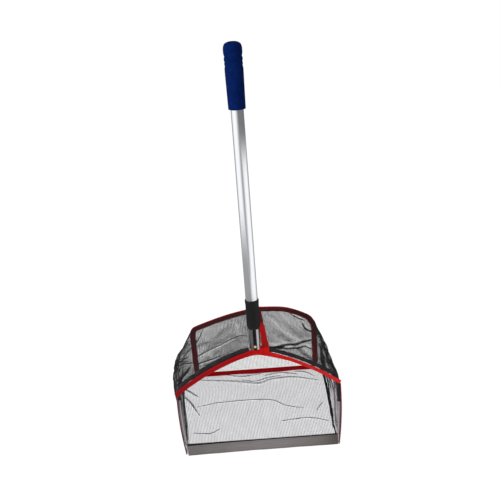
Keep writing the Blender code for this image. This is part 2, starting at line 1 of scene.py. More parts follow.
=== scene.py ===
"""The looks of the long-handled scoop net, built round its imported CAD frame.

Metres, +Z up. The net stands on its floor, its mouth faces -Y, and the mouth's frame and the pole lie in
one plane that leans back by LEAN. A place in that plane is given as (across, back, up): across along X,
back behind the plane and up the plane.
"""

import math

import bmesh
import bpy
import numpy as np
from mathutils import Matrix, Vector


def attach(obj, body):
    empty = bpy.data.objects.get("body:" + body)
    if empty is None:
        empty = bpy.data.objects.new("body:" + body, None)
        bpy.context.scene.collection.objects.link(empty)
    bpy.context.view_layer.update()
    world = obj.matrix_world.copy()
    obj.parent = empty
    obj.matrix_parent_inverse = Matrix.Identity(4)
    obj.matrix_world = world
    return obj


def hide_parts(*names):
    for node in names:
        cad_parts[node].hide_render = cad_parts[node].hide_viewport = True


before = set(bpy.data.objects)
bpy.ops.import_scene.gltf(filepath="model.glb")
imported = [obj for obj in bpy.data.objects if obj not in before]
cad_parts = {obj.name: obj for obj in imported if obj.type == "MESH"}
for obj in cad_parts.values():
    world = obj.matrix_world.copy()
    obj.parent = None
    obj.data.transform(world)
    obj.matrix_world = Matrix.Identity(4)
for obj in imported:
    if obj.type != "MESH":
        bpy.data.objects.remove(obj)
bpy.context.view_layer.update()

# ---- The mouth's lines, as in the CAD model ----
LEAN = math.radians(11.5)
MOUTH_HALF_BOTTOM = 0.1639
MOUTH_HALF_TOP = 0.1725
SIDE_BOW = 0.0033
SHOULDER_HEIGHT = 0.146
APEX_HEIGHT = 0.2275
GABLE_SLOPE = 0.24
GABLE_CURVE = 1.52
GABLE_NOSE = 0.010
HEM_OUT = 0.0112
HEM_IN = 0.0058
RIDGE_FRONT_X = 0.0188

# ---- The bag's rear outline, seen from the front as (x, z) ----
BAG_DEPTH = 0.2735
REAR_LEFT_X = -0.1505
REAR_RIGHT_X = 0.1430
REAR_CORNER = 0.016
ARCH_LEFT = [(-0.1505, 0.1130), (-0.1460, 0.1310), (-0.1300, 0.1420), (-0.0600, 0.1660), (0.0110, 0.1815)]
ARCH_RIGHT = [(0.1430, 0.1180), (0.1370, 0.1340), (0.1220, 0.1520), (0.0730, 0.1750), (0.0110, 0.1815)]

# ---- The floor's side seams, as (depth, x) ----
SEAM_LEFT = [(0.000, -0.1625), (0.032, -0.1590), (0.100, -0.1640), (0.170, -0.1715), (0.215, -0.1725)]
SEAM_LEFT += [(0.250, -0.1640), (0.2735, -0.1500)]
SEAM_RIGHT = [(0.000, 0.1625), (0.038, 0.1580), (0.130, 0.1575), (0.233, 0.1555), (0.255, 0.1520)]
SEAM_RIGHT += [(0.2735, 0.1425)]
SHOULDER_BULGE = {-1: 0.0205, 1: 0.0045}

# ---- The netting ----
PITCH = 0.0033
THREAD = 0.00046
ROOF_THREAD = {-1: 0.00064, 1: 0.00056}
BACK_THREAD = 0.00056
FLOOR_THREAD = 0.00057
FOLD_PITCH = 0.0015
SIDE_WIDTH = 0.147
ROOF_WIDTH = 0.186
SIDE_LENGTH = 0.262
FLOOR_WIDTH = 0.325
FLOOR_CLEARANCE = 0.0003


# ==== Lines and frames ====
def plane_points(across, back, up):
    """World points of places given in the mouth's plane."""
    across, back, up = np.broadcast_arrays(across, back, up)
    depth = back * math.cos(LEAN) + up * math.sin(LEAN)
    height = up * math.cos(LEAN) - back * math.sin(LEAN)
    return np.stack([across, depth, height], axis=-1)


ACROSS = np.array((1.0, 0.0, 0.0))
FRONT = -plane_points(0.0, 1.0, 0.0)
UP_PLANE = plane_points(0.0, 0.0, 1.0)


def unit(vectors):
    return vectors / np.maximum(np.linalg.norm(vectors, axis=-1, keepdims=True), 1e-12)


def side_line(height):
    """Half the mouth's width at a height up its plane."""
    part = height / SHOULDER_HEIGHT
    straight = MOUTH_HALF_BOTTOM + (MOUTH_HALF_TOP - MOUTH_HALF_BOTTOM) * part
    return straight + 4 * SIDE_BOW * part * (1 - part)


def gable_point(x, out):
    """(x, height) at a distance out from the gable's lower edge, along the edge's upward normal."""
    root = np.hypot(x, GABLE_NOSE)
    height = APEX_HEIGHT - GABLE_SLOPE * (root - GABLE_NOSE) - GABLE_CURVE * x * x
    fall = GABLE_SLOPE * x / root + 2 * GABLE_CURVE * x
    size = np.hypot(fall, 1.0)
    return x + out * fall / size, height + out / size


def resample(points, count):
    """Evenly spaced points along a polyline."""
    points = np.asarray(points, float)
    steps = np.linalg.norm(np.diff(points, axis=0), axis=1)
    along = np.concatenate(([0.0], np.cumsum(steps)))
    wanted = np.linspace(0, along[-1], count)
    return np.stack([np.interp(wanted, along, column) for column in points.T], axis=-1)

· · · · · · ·

INSTRUCTIONS FOR THE TASK ▸ Write down the full listing again, exactly.

FULL OUTPUT ▸
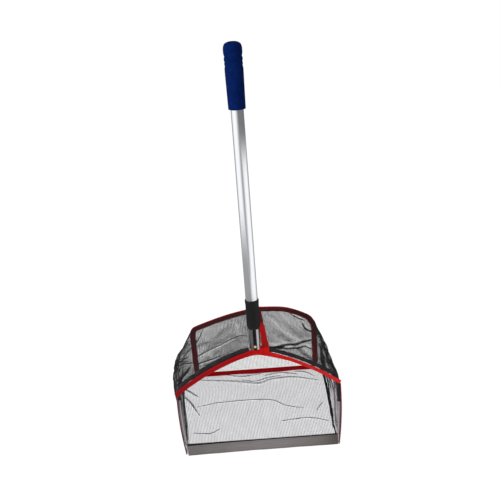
Keep writing the Blender code for this image. This is part 2, starting at line 1 of scene.py. More parts follow.
=== scene.py ===
"""The looks of the long-handled scoop net, built round its imported CAD frame.

Metres, +Z up. The net stands on its floor, its mouth faces -Y, and the mouth's frame and the pole lie in
one plane that leans back by LEAN. A place in that plane is given as (across, back, up): across along X,
back behind the plane and up the plane.
"""

import math

import bmesh
import bpy
import numpy as np
from mathutils import Matrix, Vector


def attach(obj, body):
    empty = bpy.data.objects.get("body:" + body)
    if empty is None:
        empty = bpy.data.objects.new("body:" + body, None)
        bpy.context.scene.collection.objects.link(empty)
    bpy.context.view_layer.update()
    world = obj.matrix_world.copy()
    obj.parent = empty
    obj.matrix_parent_inverse = Matrix.Identity(4)
    obj.matrix_world = world
    return obj


def hide_parts(*names):
    for node in names:
        cad_parts[node].hide_render = cad_parts[node].hide_viewport = True


before = set(bpy.data.objects)
bpy.ops.import_scene.gltf(filepath="model.glb")
imported = [obj for obj in bpy.data.objects if obj not in before]
cad_parts = {obj.name: obj for obj in imported if obj.type == "MESH"}
for obj in cad_parts.values():
    world = obj.matrix_world.copy()
    obj.parent = None
    obj.data.transform(world)
    obj.matrix_world = Matrix.Identity(4)
for obj in imported:
    if obj.type != "MESH":
        bpy.data.objects.remove(obj)
bpy.context.view_layer.update()

# ---- The mouth's lines, as in the CAD model ----
LEAN = math.radians(11.5)
MOUTH_HALF_BOTTOM = 0.1639
MOUTH_HALF_TOP = 0.1725
SIDE_BOW = 0.0033
SHOULDER_HEIGHT = 0.146
APEX_HEIGHT = 0.2275
GABLE_SLOPE = 0.24
GABLE_CURVE = 1.52
GABLE_NOSE = 0.010
HEM_OUT = 0.0112
HEM_IN = 0.0058
RIDGE_FRONT_X = 0.0188

# ---- The bag's rear outline, seen from the front as (x, z) ----
BAG_DEPTH = 0.2735
REAR_LEFT_X = -0.1505
REAR_RIGHT_X = 0.1430
REAR_CORNER = 0.016
ARCH_LEFT = [(-0.1505, 0.1130), (-0.1460, 0.1310), (-0.1300, 0.1420), (-0.0600, 0.1660), (0.0110, 0.1815)]
ARCH_RIGHT = [(0.1430, 0.1180), (0.1370, 0.1340), (0.1220, 0.1520), (0.0730, 0.1750), (0.0110, 0.1815)]

# ---- The floor's side seams, as (depth, x) ----
SEAM_LEFT = [(0.000, -0.1625), (0.032, -0.1590), (0.100, -0.1640), (0.170, -0.1715), (0.215, -0.1725)]
SEAM_LEFT += [(0.250, -0.1640), (0.2735, -0.1500)]
SEAM_RIGHT = [(0.000, 0.1625), (0.038, 0.1580), (0.130, 0.1575), (0.233, 0.1555), (0.255, 0.1520)]
SEAM_RIGHT += [(0.2735, 0.1425)]
SHOULDER_BULGE = {-1: 0.0205, 1: 0.0045}

# ---- The netting ----
PITCH = 0.0033
THREAD = 0.00046
ROOF_THREAD = {-1: 0.00064, 1: 0.00056}
BACK_THREAD = 0.00056
FLOOR_THREAD = 0.00057
FOLD_PITCH = 0.0015
SIDE_WIDTH = 0.147
ROOF_WIDTH = 0.186
SIDE_LENGTH = 0.262
FLOOR_WIDTH = 0.325
FLOOR_CLEARANCE = 0.0003


# ==== Lines and frames ====
def plane_points(across, back, up):
    """World points of places given in the mouth's plane."""
    across, back, up = np.broadcast_arrays(across, back, up)
    depth = back * math.cos(LEAN) + up * math.sin(LEAN)
    height = up * math.cos(LEAN) - back * math.sin(LEAN)
    return np.stack([across, depth, height], axis=-1)


ACROSS = np.array((1.0, 0.0, 0.0))
FRONT = -plane_points(0.0, 1.0, 0.0)
UP_PLANE = plane_points(0.0, 0.0, 1.0)


def unit(vectors):
    return vectors / np.maximum(np.linalg.norm(vectors, axis=-1, keepdims=True), 1e-12)


def side_line(height):
    """Half the mouth's width at a height up its plane."""
    part = height / SHOULDER_HEIGHT
    straight = MOUTH_HALF_BOTTOM + (MOUTH_HALF_TOP - MOUTH_HALF_BOTTOM) * part
    return straight + 4 * SIDE_BOW * part * (1 - part)


def gable_point(x, out):
    """(x, height) at a distance out from the gable's lower edge, along the edge's upward normal."""
    root = np.hypot(x, GABLE_NOSE)
    height = APEX_HEIGHT - GABLE_SLOPE * (root - GABLE_NOSE) - GABLE_CURVE * x * x
    fall = GABLE_SLOPE * x / root + 2 * GABLE_CURVE * x
    size = np.hypot(fall, 1.0)
    return x + out * fall / size, height + out / size


def resample(points, count):
    """Evenly spaced points along a polyline."""
    points = np.asarray(points, float)
    steps = np.linalg.norm(np.diff(points, axis=0), axis=1)
    along = np.concatenate(([0.0], np.cumsum(steps)))
    wanted = np.linspace(0, along[-1], count)
    return np.stack([np.interp(wanted, along, column) for column in points.T], axis=-1)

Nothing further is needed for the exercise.